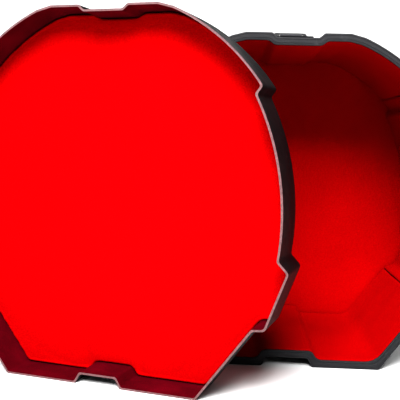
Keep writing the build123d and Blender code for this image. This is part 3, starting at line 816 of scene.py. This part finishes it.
# %% [markdown]
# The straps are flat webbing. Their shape is the CAD's, with the edges rounded over.

# %% Straps
broken_edges("strap_top", "top_strap", webbing_finish, 0.5)
broken_edges("strap_long", "bottom_strap", webbing_finish, 0.5)
broken_edges("handle_strap", "handle_webbing", webbing_finish, 0.6, "handle")

# %% [markdown]
# A sewn box holds each eye: a rectangle of lockstitch, crossed where there is room. Each stitch is a small
# grain of thread. A ray cast onto the CAD mesh finds the webbing under it, so that it lies on the weave
# whichever way that stretch of webbing faces.

# %% Stitches
STITCH_PITCH, STITCH_HALF, THREAD = 3.6, 1.5, 0.4  # in mm
thread_finish = webbing("bonded_thread", (0.045, 0.045, 0.048), rib=0.0009, yarn=0.0006)


def sewn_box(name, node, low, high, facing, body="base", crossed=True):
    """Lockstitch round the box from low to high, on the side of the webbing that looks along facing."""
    ground = bmesh.new()
    ground.from_mesh(nodes[node].data)
    webbing_face = BVHTree.FromBMesh(ground)
    ground.free()
    along = Vector((0, high[1] - low[1], high[2] - low[2]))
    across = Vector((high[0] - low[0], 0, 0))
    first = Vector(low)
    corners = [first, first + across, first + across + along, first + along, first]
    if crossed:
        corners += [first + across + along, first + across, first + along]
    bm = bmesh.new()
    for start, end in zip(corners, corners[1:]):
        seam = end - start
        count = int(seam.length / STITCH_PITCH)
        for step in range(count):
            above = start + seam * ((step + 0.5) / count) + facing * 30
            hit = webbing_face.ray_cast(above * MM, -facing, 0.06)[0]
            if hit is None:
                continue
            axes = Matrix((seam.normalized(), facing.cross(seam.normalized()), facing)).transposed().to_4x4()
            shape = Matrix.Diagonal((STITCH_HALF * MM, THREAD * MM, THREAD * 0.8 * MM, 1))
            bmesh.ops.create_uvsphere(bm, u_segments=8, v_segments=6, radius=1,
                                      matrix=Matrix.Translation(hit) @ axes @ shape)
    for face in bm.faces:
        face.smooth = True
    return dress(mesh_object(name, bm), node, thread_finish, body)


UP, BEHIND, BOX_SIDE = Vector((0, 0, 1)), Vector((0, 1, 0)), 19.0
sewn_box("stitches_top", "top_strap", (-BOX_SIDE, -44.5, 515), (BOX_SIDE, -40.5, 515), UP, crossed=False)
sewn_box("stitches_long", "bottom_strap", (-BOX_SIDE, 169, 424), (BOX_SIDE, 169, 440), BEHIND)
for end, y in (("front", 12.0), ("rear", 112.0)):
    sewn_box(f"stitches_{end}", "handle_webbing", (-15, y, 539), (15, y + 6, 539), UP, "handle", crossed=False)

# %% [markdown]
# Plates and washers are punched from sheet, and tumbling takes their sharp corners off. A narrow bevel does
# the same, and it is what catches the light along a thin edge. The rings are bent from round wire and need
# none.

# %% Metal plates, washers and rings
broken_edges("anchor_plate_top", "top_anchor_plate", paint_finish, 0.4)
broken_edges("anchor_plate_bottom", "bottom_anchor_plate", paint_finish, 0.4)
for end in ("front", "rear"):
    broken_edges(f"ring_plate_{end}", f"handle_plate_{end}", paint_finish, 0.4)
    broken_edges(f"wire_ring_{end}", f"handle_ring_{end}", steel_finish, 0, f"{end}_ring")
for use in ("strap", "handle"):
    broken_edges(f"{use}_washer_set", f"{use}_washers", steel_finish, 0.25)

# %% [markdown]
# The buckle, the slide and the stow loop are injection moulded. Their edges are rounded more than those of
# the metal parts, because a mould with sharp corners would wear and the nylon wouldn't fill them.

# %% Nylon fittings
broken_edges("stow_loop_moulding", "stow_loop", fitting_finish, 0.5)
broken_edges("slide_moulding", "ladder_slide", fitting_finish, 0.8)
broken_edges("socket_moulding", "buckle_socket", fitting_finish, 1.0, "socket", 3)
broken_edges("plug_moulding", "buckle_plug", fitting_finish, 0.8, "plug", 3)

# %% [markdown]
# A rivet is turned, so its half section is spun round its axis: the flattened tail inside, the shank
# through the wall, and a low dome outside.

# %% Rivets
RIVET_RADIUS, HEAD_RADIUS, HEAD_HIGH, TAIL_HIGH = 2.4, 5.0, 2.0, 1.5


def spun_rivet(bm, inner, outer, dome=True):
    """A rivet whose shank runs from the point inner to the point outer, in mm; the dome stands beyond outer."""
    axis = (outer - inner).normalized()
    length = (outer - inner).length
    side = Vector((1, 0, 0))
    tail = HEAD_RADIUS - 1
    half_section = [(0, -TAIL_HIGH), (tail - 0.5, -TAIL_HIGH), (tail, -TAIL_HIGH + 0.5), (tail, 0),
                    (RIVET_RADIUS, 0), (RIVET_RADIUS, length)]
    if dome:
        half_section += [(HEAD_RADIUS, length), (HEAD_RADIUS, length + 0.4)]
        for step in range(1, 7):
            angle = math.radians(90 * step / 6)
            up = length + 0.4 + (HEAD_HIGH - 0.4) * math.sin(angle)
            half_section.append((HEAD_RADIUS * math.cos(angle), up))
    else:
        half_section += [(0, length)]
    verts = [bm.verts.new((inner + side * out + axis * up) * MM) for out, up in half_section]
    edges = [bm.edges.new(pair) for pair in zip(verts, verts[1:])]
    bmesh.ops.spin(bm, geom=verts + edges, cent=inner * MM, axis=axis, angle=math.radians(360), steps=24,
                   use_merge=True)


def rivet_set(name, node, places, dome=True):
    bm = bmesh.new()
    for inner, outer in places:
        spun_rivet(bm, Vector(inner), Vector(outer), dome)
    bmesh.ops.remove_doubles(bm, verts=bm.verts[:], dist=0.005 * MM)
    bmesh.ops.recalc_face_normals(bm, faces=bm.faces[:])
    shade(bm, 50)
    return dress(mesh_object(name, bm), node, steel_finish, "base")


RIVET_X, WASHER_THICK = 13.0, 1.2
rivet_low, rivet_high = (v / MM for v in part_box("handle_rivets"))
handle_ys = (rivet_low.y + HEAD_RADIUS, rivet_high.y - HEAD_RADIUS)
ceiling = rivet_low.z + TAIL_HIGH
rivet_set("handle_rivet_set", "handle_rivets",
          [((x, y, ceiling), (x, y, rivet_high.z - HEAD_HIGH)) for x in (-RIVET_X, RIVET_X) for y in handle_ys])
strap_low, strap_high = (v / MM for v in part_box("strap_rivets"))
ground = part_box("strap_washers")[0].z / MM + WASHER_THICK
top_y, bottom_y = strap_high.y - HEAD_RADIUS, strap_low.y + HEAD_RADIUS
strap_places = [((x, top_y, ceiling), (x, top_y, strap_high.z - HEAD_HIGH)) for x in (-RIVET_X, RIVET_X)]
strap_places += [((x, bottom_y, ground), (x, bottom_y, strap_low.z + HEAD_HIGH)) for x in (-RIVET_X, RIVET_X)]
rivet_set("strap_rivet_set", "strap_rivets", strap_places)
loop_low, loop_high = (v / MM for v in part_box("loop_rivets"))
loop_z = (loop_low.z + loop_high.z) / 2
loop_near, loop_far = loop_low.y + TAIL_HIGH, loop_high.y
rivet_set("loop_rivet_set", "loop_rivets",
          [((x, loop_near, loop_z), (x, loop_far, loop_z)) for x in (-RIVET_X, RIVET_X)], dome=False)

# %% [markdown]
# The grip is one rubber moulding on the webbing of the handle. It starts as a box, its long edges are
# rounded with a bevel, cross cuts give it rings of vertices, and those are moved: the ends draw in, the
# underside is scooped for four fingers, and a row of ribs crosses the top.

# %% Grip
GRIP_ROUNDING, GRIP_RINGS = 6.5, 80
RIB_PITCH, RIB_DEEP, RIBBED_HALF = 8.0, 0.9, 24.0
FINGER_PITCH, FINGER_DEEP = 20.5, 1.4
END_LENGTH, END_NARROW, END_LOW, WAIST = 9.0, 0.10, 0.22, 0.05  # how far the ends and the middle draw in
grip_low, grip_high = (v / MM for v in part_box("handle_grip"))
grip_middle, grip_size = (grip_low + grip_high) / 2, grip_high - grip_low
bm = bmesh.new()
bmesh.ops.create_cube(bm, size=1)
bmesh.ops.scale(bm, vec=(grip_size.x, grip_size.y, grip_size.z), verts=bm.verts[:])
long_edges = [e for e in bm.edges if abs((e.verts[0].co - e.verts[1].co).normalized().y) > 0.9]
bmesh.ops.bevel(bm, geom=long_edges, offset=GRIP_ROUNDING, offset_type="OFFSET", segments=6, profile=0.5,
                affect="EDGES", material=-1)
for cut in range(1, GRIP_RINGS):
    y = -grip_size.y / 2 + grip_size.y * cut / GRIP_RINGS
    bmesh.ops.bisect_plane(bm, geom=bm.verts[:] + bm.edges[:] + bm.faces[:], dist=1e-5, plane_co=(0, y, 0),
                           plane_no=(0, 1, 0))
for x in range(-20, 21, 5):
    bmesh.ops.bisect_plane(bm, geom=bm.verts[:] + bm.edges[:] + bm.faces[:], dist=1e-5, plane_co=(x, 0, 0),
                           plane_no=(1, 0, 0))
for vert in bm.verts:
    x, y, z = vert.co
    end = max(0.0, (abs(y) - (grip_size.y / 2 - END_LENGTH)) / END_LENGTH)
    draw_in = 1 - END_NARROW * end**2
    vert.co.x = x * draw_in * (1 - WAIST * math.cos(math.pi * y / grip_size.y) ** 2)
    vert.co.z = z * (1 - END_LOW * end**2)
    inside = min(1.0, max(0.0, (grip_size.y / 2 - 10 - abs(y)) / 6))
    if z < 0:
        finger = 0.5 + 0.5 * math.cos(2 * math.pi * y / FINGER_PITCH + math.pi)
        vert.co.z += FINGER_DEEP * inside * finger * min(1, -z / 5)
    elif abs(x) < RIBBED_HALF:
        rib = 0.5 + 0.5 * math.cos(2 * math.pi * y / RIB_PITCH)
        vert.co.z -= RIB_DEEP * inside * (1 - rib**2) * min(1, z / 5)
bmesh.ops.scale(bm, vec=(MM, MM, MM), verts=bm.verts[:])
bmesh.ops.translate(bm, vec=grip_middle * MM, verts=bm.verts[:])
bmesh.ops.recalc_face_normals(bm, faces=bm.faces[:])
shade(bm, 45)
grip = mesh_object("grip_moulding", bm)
dress(grip, "handle_grip", grip_finish, "handle")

## THE REQUEST
Your answer should be exactly the lines of the data above, from the first through the line containing "return dress(mesh_object(name, bm), node, thread_finish, body)".

## RESULT OF THIS TASK
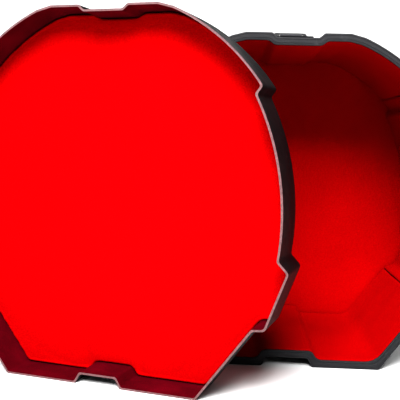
Keep writing the build123d and Blender code for this image. This is part 3, starting at line 816 of scene.py. This part finishes it.
# %% [markdown]
# The straps are flat webbing. Their shape is the CAD's, with the edges rounded over.

# %% Straps
broken_edges("strap_top", "top_strap", webbing_finish, 0.5)
broken_edges("strap_long", "bottom_strap", webbing_finish, 0.5)
broken_edges("handle_strap", "handle_webbing", webbing_finish, 0.6, "handle")

# %% [markdown]
# A sewn box holds each eye: a rectangle of lockstitch, crossed where there is room. Each stitch is a small
# grain of thread. A ray cast onto the CAD mesh finds the webbing under it, so that it lies on the weave
# whichever way that stretch of webbing faces.

# %% Stitches
STITCH_PITCH, STITCH_HALF, THREAD = 3.6, 1.5, 0.4  # in mm
thread_finish = webbing("bonded_thread", (0.045, 0.045, 0.048), rib=0.0009, yarn=0.0006)


def sewn_box(name, node, low, high, facing, body="base", crossed=True):
    """Lockstitch round the box from low to high, on the side of the webbing that looks along facing."""
    ground = bmesh.new()
    ground.from_mesh(nodes[node].data)
    webbing_face = BVHTree.FromBMesh(ground)
    ground.free()
    along = Vector((0, high[1] - low[1], high[2] - low[2]))
    across = Vector((high[0] - low[0], 0, 0))
    first = Vector(low)
    corners = [first, first + across, first + across + along, first + along, first]
    if crossed:
        corners += [first + across + along, first + across, first + along]
    bm = bmesh.new()
    for start, end in zip(corners, corners[1:]):
        seam = end - start
        count = int(seam.length / STITCH_PITCH)
        for step in range(count):
            above = start + seam * ((step + 0.5) / count) + facing * 30
            hit = webbing_face.ray_cast(above * MM, -facing, 0.06)[0]
            if hit is None:
                continue
            axes = Matrix((seam.normalized(), facing.cross(seam.normalized()), facing)).transposed().to_4x4()
            shape = Matrix.Diagonal((STITCH_HALF * MM, THREAD * MM, THREAD * 0.8 * MM, 1))
            bmesh.ops.create_uvsphere(bm, u_segments=8, v_segments=6, radius=1,
                                      matrix=Matrix.Translation(hit) @ axes @ shape)
    for face in bm.faces:
        face.smooth = True
    return dress(mesh_object(name, bm), node, thread_finish, body)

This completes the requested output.